What you are asked to do: Reproduce only this span: the line containing "obj.parent = empty", the line containing "cad_parts[node].hide_render = cad_parts[node].hide_viewport", and every line between them, all exactly as given.

Dataset section:

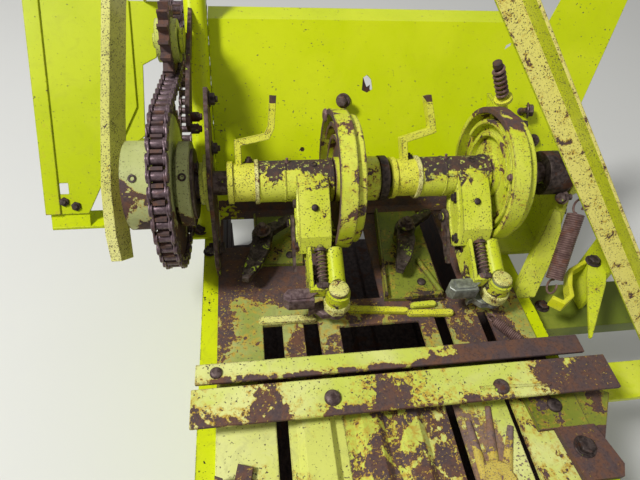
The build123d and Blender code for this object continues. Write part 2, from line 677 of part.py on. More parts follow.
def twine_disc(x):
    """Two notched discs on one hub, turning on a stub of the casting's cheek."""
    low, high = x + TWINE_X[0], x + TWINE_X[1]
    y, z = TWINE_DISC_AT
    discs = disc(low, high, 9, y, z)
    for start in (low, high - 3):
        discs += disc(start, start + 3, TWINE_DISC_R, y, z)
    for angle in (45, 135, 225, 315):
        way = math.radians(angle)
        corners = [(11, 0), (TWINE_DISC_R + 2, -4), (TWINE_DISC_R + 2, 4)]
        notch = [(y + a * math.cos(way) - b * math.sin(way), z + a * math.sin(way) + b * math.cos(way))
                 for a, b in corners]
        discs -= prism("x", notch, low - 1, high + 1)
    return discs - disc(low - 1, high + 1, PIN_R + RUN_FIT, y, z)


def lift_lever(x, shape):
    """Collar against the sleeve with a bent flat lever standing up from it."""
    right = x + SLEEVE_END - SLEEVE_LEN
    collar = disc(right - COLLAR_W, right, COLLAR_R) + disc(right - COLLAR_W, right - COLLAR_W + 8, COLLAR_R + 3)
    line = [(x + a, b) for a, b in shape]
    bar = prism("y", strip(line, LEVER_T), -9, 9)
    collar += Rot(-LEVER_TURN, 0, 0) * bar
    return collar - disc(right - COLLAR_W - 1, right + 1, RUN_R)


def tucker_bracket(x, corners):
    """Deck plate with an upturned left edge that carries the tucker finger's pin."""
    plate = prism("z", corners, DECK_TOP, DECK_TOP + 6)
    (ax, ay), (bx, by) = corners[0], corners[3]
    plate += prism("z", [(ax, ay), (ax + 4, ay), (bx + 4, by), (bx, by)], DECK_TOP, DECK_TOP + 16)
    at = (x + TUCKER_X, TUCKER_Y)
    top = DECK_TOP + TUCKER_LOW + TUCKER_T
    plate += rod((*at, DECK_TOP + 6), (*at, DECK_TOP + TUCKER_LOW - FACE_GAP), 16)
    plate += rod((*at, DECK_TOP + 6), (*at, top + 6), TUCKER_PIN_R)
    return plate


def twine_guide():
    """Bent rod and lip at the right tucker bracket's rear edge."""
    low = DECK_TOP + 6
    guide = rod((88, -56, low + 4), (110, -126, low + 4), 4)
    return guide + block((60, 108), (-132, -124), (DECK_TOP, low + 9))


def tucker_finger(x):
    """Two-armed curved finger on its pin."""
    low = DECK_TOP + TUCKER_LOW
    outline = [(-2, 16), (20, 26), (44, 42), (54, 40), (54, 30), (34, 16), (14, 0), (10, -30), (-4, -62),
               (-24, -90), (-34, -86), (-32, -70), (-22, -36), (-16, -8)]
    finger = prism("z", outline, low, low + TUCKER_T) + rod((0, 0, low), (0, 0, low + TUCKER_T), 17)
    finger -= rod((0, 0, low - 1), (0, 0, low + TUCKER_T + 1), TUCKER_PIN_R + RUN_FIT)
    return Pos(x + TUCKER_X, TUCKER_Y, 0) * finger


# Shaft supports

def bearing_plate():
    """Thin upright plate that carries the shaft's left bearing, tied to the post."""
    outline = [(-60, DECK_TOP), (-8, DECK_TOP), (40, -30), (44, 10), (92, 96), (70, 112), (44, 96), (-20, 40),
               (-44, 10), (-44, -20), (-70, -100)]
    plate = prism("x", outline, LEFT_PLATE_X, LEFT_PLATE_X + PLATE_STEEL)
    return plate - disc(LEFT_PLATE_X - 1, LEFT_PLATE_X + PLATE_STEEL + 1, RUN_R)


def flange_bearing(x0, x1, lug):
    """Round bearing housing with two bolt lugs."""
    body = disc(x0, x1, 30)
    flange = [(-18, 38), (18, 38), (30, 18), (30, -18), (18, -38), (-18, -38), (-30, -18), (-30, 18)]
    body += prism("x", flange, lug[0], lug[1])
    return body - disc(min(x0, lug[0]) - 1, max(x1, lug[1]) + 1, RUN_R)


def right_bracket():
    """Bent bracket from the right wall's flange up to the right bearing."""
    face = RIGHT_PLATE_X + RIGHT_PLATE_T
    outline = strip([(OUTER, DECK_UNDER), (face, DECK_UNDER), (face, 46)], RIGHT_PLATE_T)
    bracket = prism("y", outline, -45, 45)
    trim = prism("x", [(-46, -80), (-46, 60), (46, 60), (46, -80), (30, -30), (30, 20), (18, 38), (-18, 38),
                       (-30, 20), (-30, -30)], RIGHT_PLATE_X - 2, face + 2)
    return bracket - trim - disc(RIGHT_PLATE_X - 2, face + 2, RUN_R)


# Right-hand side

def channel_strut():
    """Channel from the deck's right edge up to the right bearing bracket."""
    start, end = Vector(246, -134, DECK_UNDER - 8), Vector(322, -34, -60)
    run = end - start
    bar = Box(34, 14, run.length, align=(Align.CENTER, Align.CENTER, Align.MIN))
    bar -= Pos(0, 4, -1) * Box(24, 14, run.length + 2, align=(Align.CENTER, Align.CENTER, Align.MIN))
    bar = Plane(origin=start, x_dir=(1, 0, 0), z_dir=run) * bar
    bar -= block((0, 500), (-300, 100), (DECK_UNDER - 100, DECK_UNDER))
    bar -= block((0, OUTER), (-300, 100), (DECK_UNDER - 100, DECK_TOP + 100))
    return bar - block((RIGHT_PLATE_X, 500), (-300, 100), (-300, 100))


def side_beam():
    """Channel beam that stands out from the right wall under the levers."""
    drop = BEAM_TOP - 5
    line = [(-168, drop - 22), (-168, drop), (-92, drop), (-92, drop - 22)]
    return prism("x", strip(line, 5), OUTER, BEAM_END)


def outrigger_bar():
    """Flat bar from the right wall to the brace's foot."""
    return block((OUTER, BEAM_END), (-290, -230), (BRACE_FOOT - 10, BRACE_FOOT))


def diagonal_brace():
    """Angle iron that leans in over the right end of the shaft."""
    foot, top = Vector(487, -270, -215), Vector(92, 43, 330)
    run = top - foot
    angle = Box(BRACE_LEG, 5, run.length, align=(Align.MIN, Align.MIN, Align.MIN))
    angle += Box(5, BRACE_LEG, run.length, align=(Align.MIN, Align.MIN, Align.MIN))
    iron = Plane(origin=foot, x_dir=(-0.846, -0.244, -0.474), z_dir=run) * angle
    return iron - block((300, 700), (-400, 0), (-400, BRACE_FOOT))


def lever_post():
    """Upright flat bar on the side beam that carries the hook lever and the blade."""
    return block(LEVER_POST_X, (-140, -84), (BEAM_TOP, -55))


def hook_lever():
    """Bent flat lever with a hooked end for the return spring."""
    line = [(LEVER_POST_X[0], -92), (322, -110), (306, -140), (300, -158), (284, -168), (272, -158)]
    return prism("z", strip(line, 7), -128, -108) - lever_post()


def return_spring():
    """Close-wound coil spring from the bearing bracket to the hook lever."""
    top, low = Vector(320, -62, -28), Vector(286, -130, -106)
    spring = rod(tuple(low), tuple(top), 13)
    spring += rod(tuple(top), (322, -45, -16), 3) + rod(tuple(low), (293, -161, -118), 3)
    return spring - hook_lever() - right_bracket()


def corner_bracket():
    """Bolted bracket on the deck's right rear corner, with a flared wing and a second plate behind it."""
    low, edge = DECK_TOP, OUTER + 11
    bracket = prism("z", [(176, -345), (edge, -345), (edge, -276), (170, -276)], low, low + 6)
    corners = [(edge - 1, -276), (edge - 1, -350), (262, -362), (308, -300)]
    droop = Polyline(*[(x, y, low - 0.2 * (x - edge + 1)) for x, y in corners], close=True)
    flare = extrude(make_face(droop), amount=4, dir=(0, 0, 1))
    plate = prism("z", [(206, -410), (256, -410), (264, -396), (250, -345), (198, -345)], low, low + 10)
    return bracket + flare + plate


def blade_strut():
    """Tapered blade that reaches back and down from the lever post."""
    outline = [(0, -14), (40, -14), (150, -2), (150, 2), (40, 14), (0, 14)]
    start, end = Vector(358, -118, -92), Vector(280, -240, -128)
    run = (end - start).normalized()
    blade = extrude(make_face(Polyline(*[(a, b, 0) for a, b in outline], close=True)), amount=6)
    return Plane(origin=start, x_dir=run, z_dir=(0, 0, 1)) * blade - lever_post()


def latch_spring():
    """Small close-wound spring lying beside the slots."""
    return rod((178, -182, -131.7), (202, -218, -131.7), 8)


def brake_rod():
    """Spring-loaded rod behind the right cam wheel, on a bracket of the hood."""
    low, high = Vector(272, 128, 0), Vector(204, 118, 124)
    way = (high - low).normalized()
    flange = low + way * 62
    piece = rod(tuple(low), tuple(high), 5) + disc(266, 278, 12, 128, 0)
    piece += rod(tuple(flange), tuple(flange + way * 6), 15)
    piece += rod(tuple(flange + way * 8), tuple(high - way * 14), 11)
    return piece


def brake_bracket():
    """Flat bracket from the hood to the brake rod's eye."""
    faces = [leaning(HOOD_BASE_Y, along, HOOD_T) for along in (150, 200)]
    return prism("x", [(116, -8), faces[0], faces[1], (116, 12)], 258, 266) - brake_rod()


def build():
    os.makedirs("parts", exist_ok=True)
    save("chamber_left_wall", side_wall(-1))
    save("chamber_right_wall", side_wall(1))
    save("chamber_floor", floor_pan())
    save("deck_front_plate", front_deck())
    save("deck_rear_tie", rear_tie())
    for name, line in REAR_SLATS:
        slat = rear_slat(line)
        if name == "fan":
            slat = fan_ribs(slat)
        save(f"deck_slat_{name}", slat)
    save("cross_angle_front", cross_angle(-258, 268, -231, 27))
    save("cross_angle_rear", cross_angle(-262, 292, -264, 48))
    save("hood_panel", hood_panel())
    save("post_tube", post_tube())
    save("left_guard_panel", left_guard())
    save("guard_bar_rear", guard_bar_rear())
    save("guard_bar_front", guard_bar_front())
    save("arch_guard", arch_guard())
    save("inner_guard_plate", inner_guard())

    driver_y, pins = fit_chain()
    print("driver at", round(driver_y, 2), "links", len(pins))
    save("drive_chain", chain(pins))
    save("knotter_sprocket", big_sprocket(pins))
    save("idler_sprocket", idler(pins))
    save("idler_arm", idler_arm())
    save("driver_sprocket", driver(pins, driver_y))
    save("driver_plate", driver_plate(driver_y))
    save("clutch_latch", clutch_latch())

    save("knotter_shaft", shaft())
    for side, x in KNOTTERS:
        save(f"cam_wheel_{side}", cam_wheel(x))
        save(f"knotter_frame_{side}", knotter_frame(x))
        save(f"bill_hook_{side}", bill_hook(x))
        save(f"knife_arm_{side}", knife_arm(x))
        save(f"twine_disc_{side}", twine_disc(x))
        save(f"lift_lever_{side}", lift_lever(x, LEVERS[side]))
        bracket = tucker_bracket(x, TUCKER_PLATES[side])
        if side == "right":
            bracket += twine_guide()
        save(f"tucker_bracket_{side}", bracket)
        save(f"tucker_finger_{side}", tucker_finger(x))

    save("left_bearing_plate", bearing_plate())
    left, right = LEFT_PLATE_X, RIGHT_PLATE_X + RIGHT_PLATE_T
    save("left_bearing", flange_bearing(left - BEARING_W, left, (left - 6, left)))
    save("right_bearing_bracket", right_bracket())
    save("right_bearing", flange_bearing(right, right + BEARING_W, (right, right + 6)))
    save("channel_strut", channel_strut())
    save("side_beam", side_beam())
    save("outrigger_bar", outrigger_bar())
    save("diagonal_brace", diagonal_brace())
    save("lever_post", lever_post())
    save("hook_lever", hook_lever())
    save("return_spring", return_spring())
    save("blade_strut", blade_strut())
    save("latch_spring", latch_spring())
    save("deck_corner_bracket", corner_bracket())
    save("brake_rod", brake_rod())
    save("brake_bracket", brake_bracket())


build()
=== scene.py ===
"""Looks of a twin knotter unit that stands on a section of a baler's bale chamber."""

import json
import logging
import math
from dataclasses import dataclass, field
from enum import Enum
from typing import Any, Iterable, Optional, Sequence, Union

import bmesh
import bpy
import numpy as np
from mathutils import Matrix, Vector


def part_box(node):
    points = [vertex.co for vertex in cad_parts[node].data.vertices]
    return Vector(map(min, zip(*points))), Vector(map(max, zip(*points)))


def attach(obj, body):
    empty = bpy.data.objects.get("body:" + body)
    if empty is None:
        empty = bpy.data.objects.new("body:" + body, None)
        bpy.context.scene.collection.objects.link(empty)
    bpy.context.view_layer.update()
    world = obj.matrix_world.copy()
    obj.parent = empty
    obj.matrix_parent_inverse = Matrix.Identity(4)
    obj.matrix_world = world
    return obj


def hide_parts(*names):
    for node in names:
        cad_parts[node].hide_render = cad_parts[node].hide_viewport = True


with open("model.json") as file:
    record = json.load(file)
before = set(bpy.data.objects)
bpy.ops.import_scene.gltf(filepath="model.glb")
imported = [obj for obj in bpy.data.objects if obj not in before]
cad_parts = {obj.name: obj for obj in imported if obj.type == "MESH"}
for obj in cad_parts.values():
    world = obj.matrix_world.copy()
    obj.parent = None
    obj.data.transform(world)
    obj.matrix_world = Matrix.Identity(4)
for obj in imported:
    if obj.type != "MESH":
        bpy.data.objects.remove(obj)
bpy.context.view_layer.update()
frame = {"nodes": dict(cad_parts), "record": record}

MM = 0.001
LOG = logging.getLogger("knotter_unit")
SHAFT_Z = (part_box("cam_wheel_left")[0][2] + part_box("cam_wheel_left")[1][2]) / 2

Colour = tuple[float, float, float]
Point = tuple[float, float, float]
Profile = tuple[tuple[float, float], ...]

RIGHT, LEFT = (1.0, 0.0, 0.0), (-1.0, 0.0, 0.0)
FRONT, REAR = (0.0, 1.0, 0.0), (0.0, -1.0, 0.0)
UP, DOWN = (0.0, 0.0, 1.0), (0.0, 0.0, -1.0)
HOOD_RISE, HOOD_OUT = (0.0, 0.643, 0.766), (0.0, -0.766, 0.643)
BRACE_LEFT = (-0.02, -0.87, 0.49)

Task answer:
    obj.parent = empty
    obj.matrix_parent_inverse = Matrix.Identity(4)
    obj.matrix_world = world
    return obj


def hide_parts(*names):
    for node in names:
        cad_parts[node].hide_render = cad_parts[node].hide_viewport = True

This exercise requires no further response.